> On Jun 18, 2015, at 10:03 PM, Erikson Kaszubowski <
erik...@gmail.com> wrote:
>
> Dear Bob,
>
> I'm interested in making a query in the sense of the use of Bayesian Networks in expert systems (like the 'Asia' BUGS model, HUGIN-style, or the classical Sprinkler-Rain graphical model), as discussed in Koller and Friedman's "Probabilistic Graphical Models", chapter 9.
> In my case, instead of using conditional distribution tables, as usual in those models, I'm modeling conditional distributions as GLMs, as suggested by the 'additive bayesian network' package.
I'm afraid I don't know any of this material.

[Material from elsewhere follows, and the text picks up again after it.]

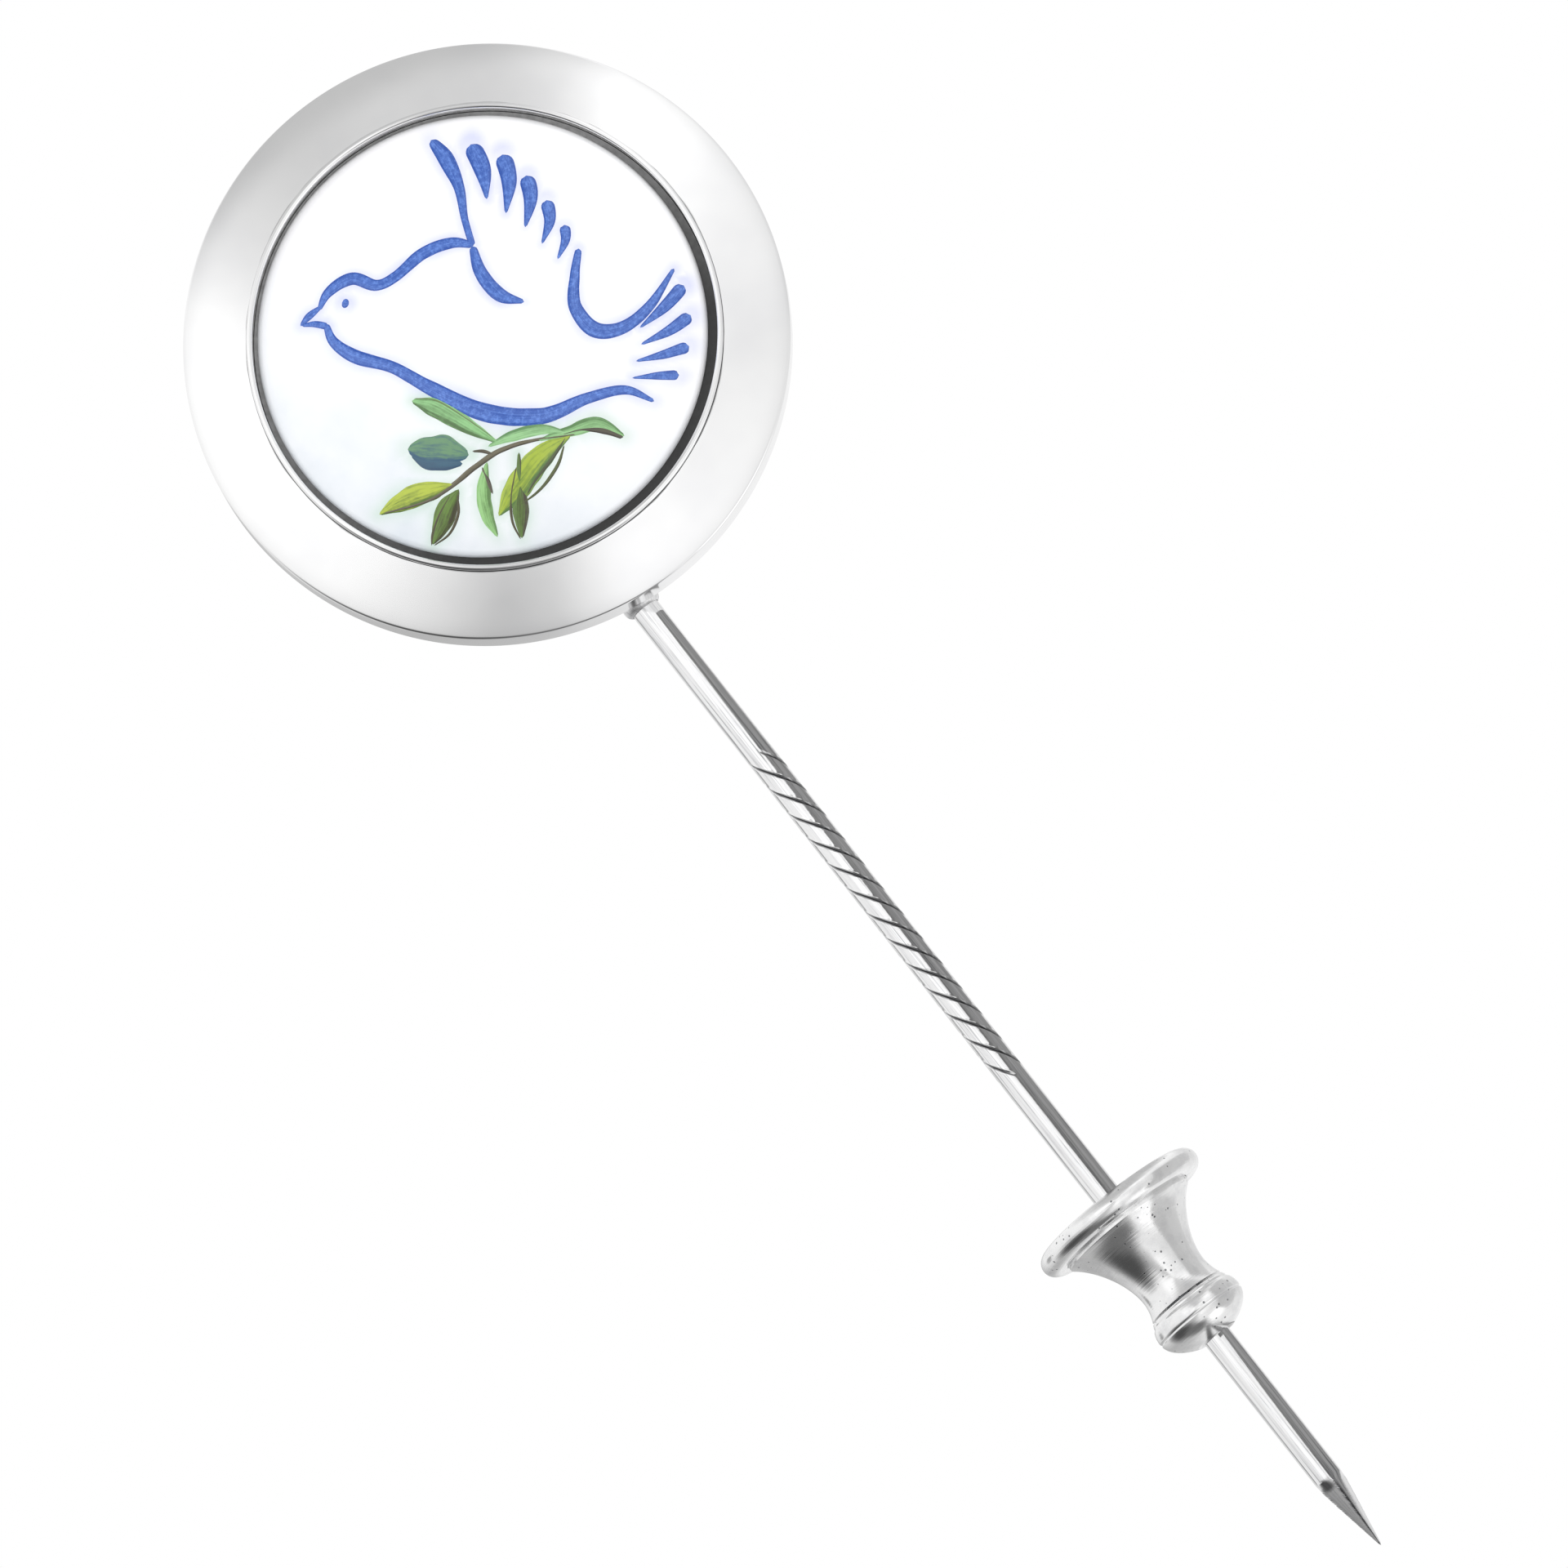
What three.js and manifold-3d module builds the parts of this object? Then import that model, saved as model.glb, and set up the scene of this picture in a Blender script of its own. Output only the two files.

> I'm using Stan to represent and fit the parameters of the DAG discovered by the 'abn' package. I want to use the fitted parameters to query the marginal probabilities of specific nodes, given the evidence in other nodes.
> E.g., using a sug-graph from the attached model:
>
> Speciesversicolor(SVE) -> Petal.Width(PW) <- Speciesvirginica(SVI)
I don't understand this notation. What is Speciesversicolor() do
as a wrapper?
> In this simple sub-graph, the joint distribution is given by:
>
> P(SVE, PW, SVI) = P(SVE)P(SVI)P(PW|SVE,SVI)
> If a have a piece of evidence about petal width, I would like to know the updated probabilities of the parent nodes. Suppose I have the information that the petal width with mean value (0 for standardized data). What is the prob. it's an Iris Versicolor?
I'm a bit confused, though, because SVE and SVI look like
species indicators. How can they both be variables?
I'd think there'd be one boolean variable z[i] that would
indicate with z[i] = 0 if item i is plant type 1 and z[i] = 1
if item i is plant type 2. Then you'd condition things like
the observables on the type of plant. Then the problem's
a simple classification.
> The priors on SVE and SVI
I don't know what that means, either.
> are given by the first level logistic regression. As parent nodes, those regression have just an intercept: -.49 and -.72 in one version of the fitted model, or P(SVI=1) = inv_logit(-.49) = 0.38; P(SVE=0) = 1 - inv_logit(-.72) = 0.67.
> The conditional probability for the child node is given by the linear regression PW = Intercept + B1*SVE + B2*SVI + error, so: P(PW=0|SVE=0,SVI=1) = dnorm(0, mean=-1.26 + 2.37*1 + 1.44*0, sd=0.27). So the joint is:
>
> P(SVE=1, SVI, PW=0) = (0.38 * 0.67 * 0.00031) + (0.38 * 0.33 * 0) ### Marginalizing over SVI, normalize for P(SVE=1|PW=0)
> I don't know if I made it clerarer now.
A bit, but I'm still very confused. Is it consistent to have
SVE=1 and SVI=1? or SVE=0 and SVI=0? And what's this B1 and B2 variable
that gets introduced?
> Thanks for the modeling tips! I'm using exp(log ()) because I'm summing over various log-probabilities and only then exponentiating. I want to compute the marginals for the nodes that represent the species, using the evidence from the other nodes.
No matter what your intent, you never ever ever want to use exp(log())
or log(exp()) or any other pair of inverse functions applied to each other.
It'll only hurt your speed and arithmetic precision and robustness.
> I understand that it would be easier to just use a classifier for this purpose (in this example, a simple linear discriminant analysis or a naive bayes), but I'm doing it this way to understand the 'additional bayesian networks' better.
I just meant build the classifier in Stan. I think that's
what you're trying to do, we're just not communicating notationally.
What I want to see is:
data y: variable types and dimensions and constraints
parameters theta: ditto
joint probablity function: p(y, theta)
At that point, all the inference you want to do is turn-the-crank.
- Bob